#### Exercise instructions
Consider the listing below. Extract exactly the lines from the line containing "add('cover_tab_screw', buttonScrew(coverWall +" to the line containing "before = set(bpy.data.objects)", both included.

#### Material
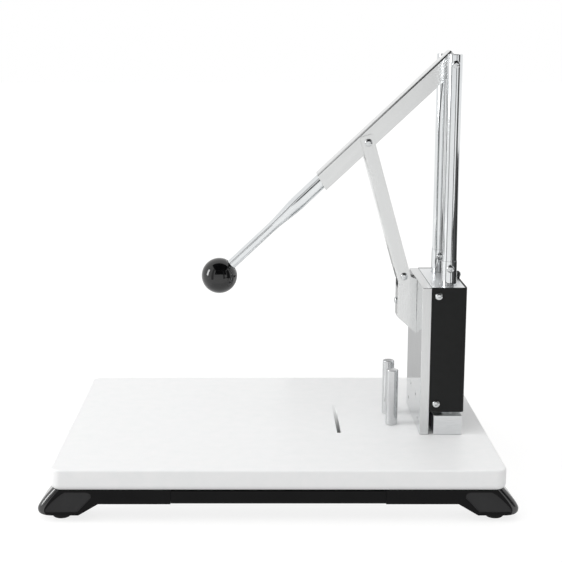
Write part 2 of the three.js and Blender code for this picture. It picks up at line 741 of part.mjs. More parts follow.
function addColumn() {
  add('base_block', baseBlock(), 'aluminium');
  const boltSeat = boardBottom + rodBoltHeadHeight + gap;
  for (const [endName, end] of ends) {
    add(`guide_rod_${endName}`, guideRod(), 'chrome', { at: [rodX, end * rodY, 0] });
    add(`rod_bolt_${endName}`, capScrew(rodLow + rodBoltGrip - boltSeat, rodBoltRadius, rodBoltHeadRadius,
      rodBoltHeadHeight), 'steel', { at: [rodX, end * rodY, boltSeat], turn: headDown });
    const low = leverHalf + gap;
    add(`pivot_spacer_${endName}`, tube(screwHole, spacerRadius, low, rodY - rodRadius - gap, 'y')
      .rotateZ(end < 0 ? Math.PI : 0), 'steel', { at: [rodX, 0, pivotZ] });
  }
  const seat = rodY + rodRadius + gap;
  add('pivot_bolt', buttonScrew(2 * seat + nutHeight + threadEnd), 'steel',
    { at: [rodX, -seat, pivotZ], turn: headToFront });
  add('pivot_nut', hexNut(nutHeight, nutRadius, screwHole), 'steel',
    { at: [rodX, seat, pivotZ], turn: headToRear });
}

function addLever() {
  const lever = new THREE.Group();
  lever.position.set(rodX, 0, pivotZ);
  lever.rotation.y = -leverAngle;
  press.add(lever);
  const alongHandle = [0, -Math.PI / 2, 0];
  add('lever_channel', leverChannel(), 'steel', { parent: lever });
  add('lever_bush', tube(screwHole, leverBushRadius, -leverHalf, leverHalf, 'y'), 'bronze', { parent: lever });
  add('handle_socket', handleSocket(), 'steel', { parent: lever });
  add('handle_rod', handleRod(), 'chrome', { parent: lever, at: [0, 0, handleAxis], turn: alongHandle });
  const ballPlace = { parent: lever, at: [-knobReach, 0, handleAxis], turn: alongHandle };
  add('knob', knob(), 'phenolic', ballPlace);
  add('knob_insert', knobInsert(), 'bronze', ballPlace);
}

function addLink() {
  const arm = new THREE.Group();
  arm.position.set(footBolt.x, 0, footBolt.z);
  arm.rotation.y = -linkLean;
  press.add(arm);
  const seat = linkHalf + gap;
  const length = 2 * seat + nutHeight + threadEnd;
  add('link', link(), 'steel', { parent: arm });
  add('link_bolt', buttonScrew(length), 'steel', { parent: arm, at: [0, -seat, linkLength], turn: headToFront });
  add('link_nut', hexNut(nutHeight, nutRadius, screwHole), 'steel',
    { parent: arm, at: [0, seat, linkLength], turn: headToRear });
}

function addCarriage() {
  add('tool_plate', toolPlate(), 'steel');
  add('upper_block', bearingBlock(carriageTop - blockThickness, carriageTop, upperScrewZ), 'aluminium');
  add('lower_block', bearingBlock(coverLow + gap, coverLow + gap + blockThickness, lowerScrewZ), 'aluminium');
  add('cover', cover(), 'blackPaint');
  for (const [endName, end] of ends) {
    const bushPlace = { at: [rodX, end * rodY, 0] };
    add(`upper_bush_${endName}`, upperBush(), 'chrome', bushPlace);
    add(`lower_bush_${endName}`, lowerBush(), 'bronze', bushPlace);
    add(`lock_screw_${endName}`, buttonScrew(bushWall + gap), 'steel',
      { at: [rodX, end * rodY - bushRadius - gap, lockScrewZ], turn: headToFront });
    for (const [levelName, z] of [['upper', upperScrewZ], ['lower', lowerScrewZ]]) {
      add(`cover_screw_${endName}_${levelName}`, buttonScrew(coverWall + 9), 'steel',
        { at: [coverScrewX, end * (blockHalf + gap), z], turn: end < 0 ? headToFront : headToRear });
      add(`plate_screw_${endName}_${levelName}`, countersunkScrew(plateThickness + 12), 'steel',
        { at: [plateFace + 0.1, end * plateScrewSpacing / 2, z], turn: headToLeft });
    }
  }
  add('cover_tab_screw', buttonScrew(coverWall + 5, tabScrewRadius, tabScrewHeadRadius), 'steel',
    { at: [coverBack + gap, 0, coverHigh + coverTabHeight / 2], turn: headToRight });
}

function addBracket() {
  const left = plateFace - bracketReach;
  const boltZ = carriageTop - bracketBoltDrop;
  add('bracket', bracket(), 'steel');
  add('bracket_spacer', tube(screwHole, bracketSpacerRadius, left + sheet + gap, plateFace - gap, 'x'),
    'steel', { at: [0, 0, boltZ] });
  const bracketBolt = buttonScrew(bracketReach + gap + bracketBoltBite);
  add('bracket_bolt', bracketBolt, 'steel', { at: [left - gap, 0, boltZ], turn: headToLeft });
  const seat = linkHalf + gap;
  add('link_foot_bolt', buttonScrew(2 * seat + nutHeight + threadEnd), 'steel',
    { at: [footBolt.x, -seat, footBolt.z], turn: headToFront });
  add('link_foot_nut', hexNut(nutHeight, nutRadius, screwHole), 'steel',
    { at: [footBolt.x, seat, footBolt.z], turn: headToRear });
}

addBase();
addColumn();
addLever();
addLink();
addCarriage();
addBracket();

export default press;
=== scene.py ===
import math

import bmesh
import bpy
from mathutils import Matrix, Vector


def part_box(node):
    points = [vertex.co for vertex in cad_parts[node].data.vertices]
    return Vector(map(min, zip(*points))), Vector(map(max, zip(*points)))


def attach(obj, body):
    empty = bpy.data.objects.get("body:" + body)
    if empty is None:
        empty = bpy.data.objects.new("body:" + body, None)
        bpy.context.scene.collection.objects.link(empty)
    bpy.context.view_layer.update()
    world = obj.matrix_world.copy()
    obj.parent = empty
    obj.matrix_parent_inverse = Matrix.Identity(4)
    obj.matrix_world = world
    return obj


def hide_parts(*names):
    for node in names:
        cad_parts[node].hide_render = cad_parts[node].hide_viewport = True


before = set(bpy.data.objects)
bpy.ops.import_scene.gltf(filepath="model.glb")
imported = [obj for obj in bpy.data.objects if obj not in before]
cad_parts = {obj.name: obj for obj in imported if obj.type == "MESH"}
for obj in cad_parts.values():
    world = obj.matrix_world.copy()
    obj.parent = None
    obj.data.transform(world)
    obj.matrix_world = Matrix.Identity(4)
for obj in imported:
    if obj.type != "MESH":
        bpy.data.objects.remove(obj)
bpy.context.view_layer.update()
mm = 0.001
print("frame loaded:", len(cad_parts), "CAD nodes")


def deselectAll():
    if bpy.context.object and bpy.context.object.mode == "EDIT":
        bpy.ops.object.mode_set(mode="OBJECT")
    bpy.ops.object.select_all(action="DESELECT")


def pick(*pieces):
    deselectAll()
    for piece in pieces:
        piece.select_set(True)
    bpy.context.view_layer.objects.active = pieces[0]
    return pieces[0]


def named(name):
    piece = bpy.context.object
    piece.name = name
    piece.data.name = name
    return piece


# Turns a piece about the origin, then moves it, and writes both into its mesh.
def settle(piece, place=(0, 0, 0), turn=(0, 0, 0), scale=(1, 1, 1)):
    pick(piece)
    piece.scale = scale
    piece.rotation_euler = [math.radians(angle) for angle in turn]
    piece.location = [value * mm for value in place]
    bpy.ops.object.transform_apply(location=True, rotation=True, scale=True)
    return piece


def editAll(piece):
    pick(piece)
    bpy.ops.object.mode_set(mode="EDIT")
    bpy.ops.mesh.select_mode(type="VERT")
    bpy.ops.mesh.select_all(action="SELECT")


# Opens edit mode with only the faces, edges or vertices that pass the test selected.
def choose(piece, kind, test):
    pick(piece)
    bpy.ops.object.mode_set(mode="EDIT")
    bpy.ops.mesh.select_mode(type={"faces": "FACE", "edges": "EDGE", "verts": "VERT"}[kind])
    bpy.ops.mesh.select_all(action="DESELECT")
    mesh = bmesh.from_edit_mesh(piece.data)
    for part in getattr(mesh, kind):
        part.select_set(bool(test(part)))
    mesh.select_flush_mode()
    bmesh.update_edit_mesh(piece.data)


def leaveEdit(piece):
    bpy.ops.object.mode_set(mode="OBJECT")
    return piece


def outwards(piece, merge=0.00001):
    editAll(piece)
    bpy.ops.mesh.remove_doubles(threshold=merge)
    bpy.ops.mesh.normals_make_consistent(inside=False)
    return leaveEdit(piece)


def boxPiece(name, low, high):
    deselectAll()
    low, high = Vector(low), Vector(high)
    bpy.ops.mesh.primitive_cube_add(size=1, location=(low + high) / 2 * mm, scale=(high - low) * mm)
    bpy.ops.object.transform_apply(location=True, rotation=True, scale=True)
    return named(name)


def roundBar(name, radius, low, high, axis="z", middle=(0, 0), sides=48):
    deselectAll()
    bpy.ops.mesh.primitive_cylinder_add(vertices=sides, radius=radius * mm, depth=(high - low) * mm)
    bar = named(name)
    along = (low + high) / 2
    if axis == "x":
        return settle(bar, (along, *middle), (0, 90, 0))
    if axis == "y":
        return settle(bar, (middle[0], along, middle[1]), (90, 0, 0))
    return settle(bar, (*middle, along))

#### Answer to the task
  add('cover_tab_screw', buttonScrew(coverWall + 5, tabScrewRadius, tabScrewHeadRadius), 'steel',
    { at: [coverBack + gap, 0, coverHigh + coverTabHeight / 2], turn: headToRight });
}

function addBracket() {
  const left = plateFace - bracketReach;
  const boltZ = carriageTop - bracketBoltDrop;
  add('bracket', bracket(), 'steel');
  add('bracket_spacer', tube(screwHole, bracketSpacerRadius, left + sheet + gap, plateFace - gap, 'x'),
    'steel', { at: [0, 0, boltZ] });
  const bracketBolt = buttonScrew(bracketReach + gap + bracketBoltBite);
  add('bracket_bolt', bracketBolt, 'steel', { at: [left - gap, 0, boltZ], turn: headToLeft });
  const seat = linkHalf + gap;
  add('link_foot_bolt', buttonScrew(2 * seat + nutHeight + threadEnd), 'steel',
    { at: [footBolt.x, -seat, footBolt.z], turn: headToFront });
  add('link_foot_nut', hexNut(nutHeight, nutRadius, screwHole), 'steel',
    { at: [footBolt.x, seat, footBolt.z], turn: headToRear });
}

addBase();
addColumn();
addLever();
addLink();
addCarriage();
addBracket();

export default press;
=== scene.py ===
import math

import bmesh
import bpy
from mathutils import Matrix, Vector


def part_box(node):
    points = [vertex.co for vertex in cad_parts[node].data.vertices]
    return Vector(map(min, zip(*points))), Vector(map(max, zip(*points)))


def attach(obj, body):
    empty = bpy.data.objects.get("body:" + body)
    if empty is None:
        empty = bpy.data.objects.new("body:" + body, None)
        bpy.context.scene.collection.objects.link(empty)
    bpy.context.view_layer.update()
    world = obj.matrix_world.copy()
    obj.parent = empty
    obj.matrix_parent_inverse = Matrix.Identity(4)
    obj.matrix_world = world
    return obj


def hide_parts(*names):
    for node in names:
        cad_parts[node].hide_render = cad_parts[node].hide_viewport = True


before = set(bpy.data.objects)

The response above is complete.